I’m grateful that even though I managed to break a spoke on the one bike (a different one than before), this happened in a place where I could ride to a place where I could leave the bike for a couple of days, and which was very close to the bike shop. On the night that this happened, I was also able to get a ride back home with one of the ladies from church. I’d never talked to her before, and she’s incredibly sweet, and lives just a couple of streets over from where I live.
I’m grateful for the amazing time I had at St. Haralambos in Niles a couple of weeks back. Not only were some very dear “real life” friends there, I finally got to meet Fr. Andrew Damick in person. We have been online acquaintances (friends) for over 20 years, and it seemed like high time to meet him in person. He actually recognized me by sight as well, which is crazy because it’s been a looong time since I posted any photos of myself that he might come across. 🙂 That was a lot of fun, though.

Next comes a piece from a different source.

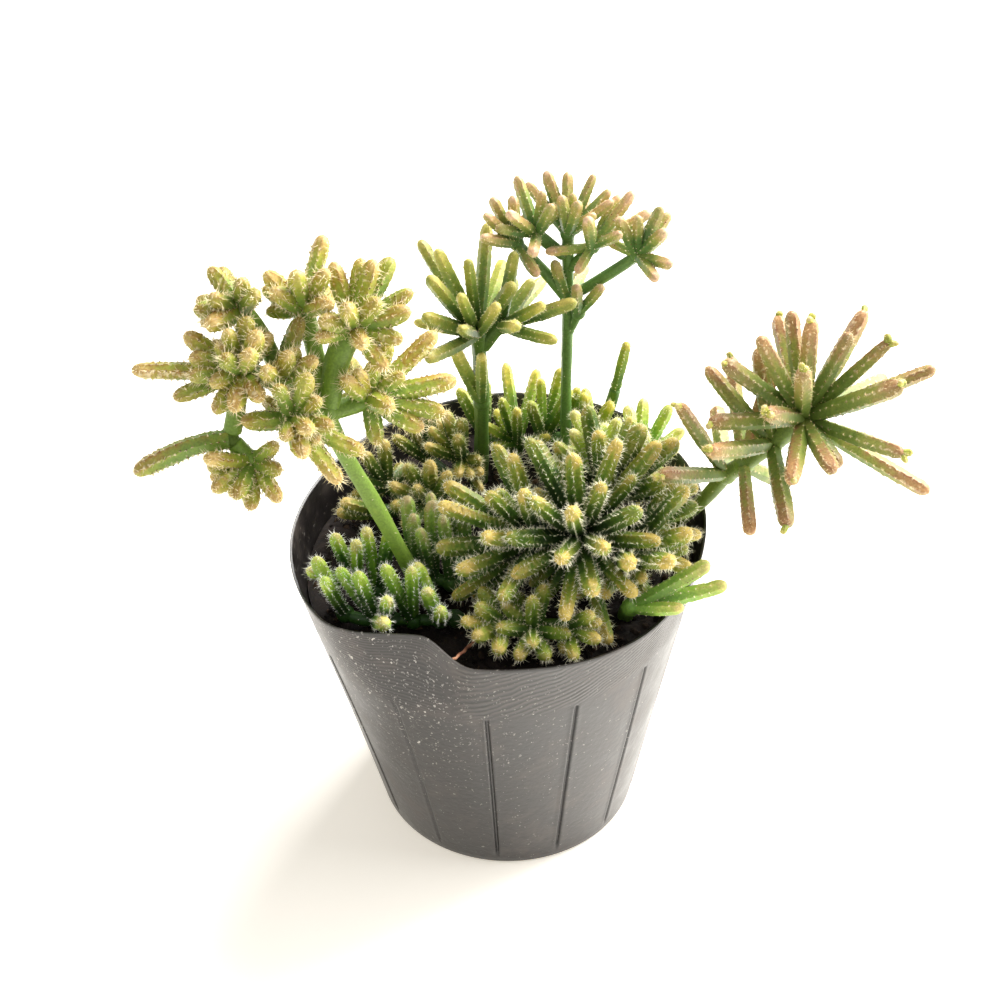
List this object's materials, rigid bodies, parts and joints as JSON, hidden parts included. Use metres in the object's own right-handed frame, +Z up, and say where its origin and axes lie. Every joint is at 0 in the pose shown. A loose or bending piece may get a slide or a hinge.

Breezy days and kites! I am grateful, as well, for the opportunity to visit an old friend and just enjoy sitting on the front step, having a conversation in the sunshine.
In many ways, I feel pulled very, very, very thin. There have been a lot of good things, to be sure, but there have been a number of very, very frustrating things as well. I don’t know; at this point, I’m not sure that I’ll ever have things “figured out”, but there’s a path to go forward on, and that’s the way through this all. Forgive me again for the blog silence – I truly am grateful for you.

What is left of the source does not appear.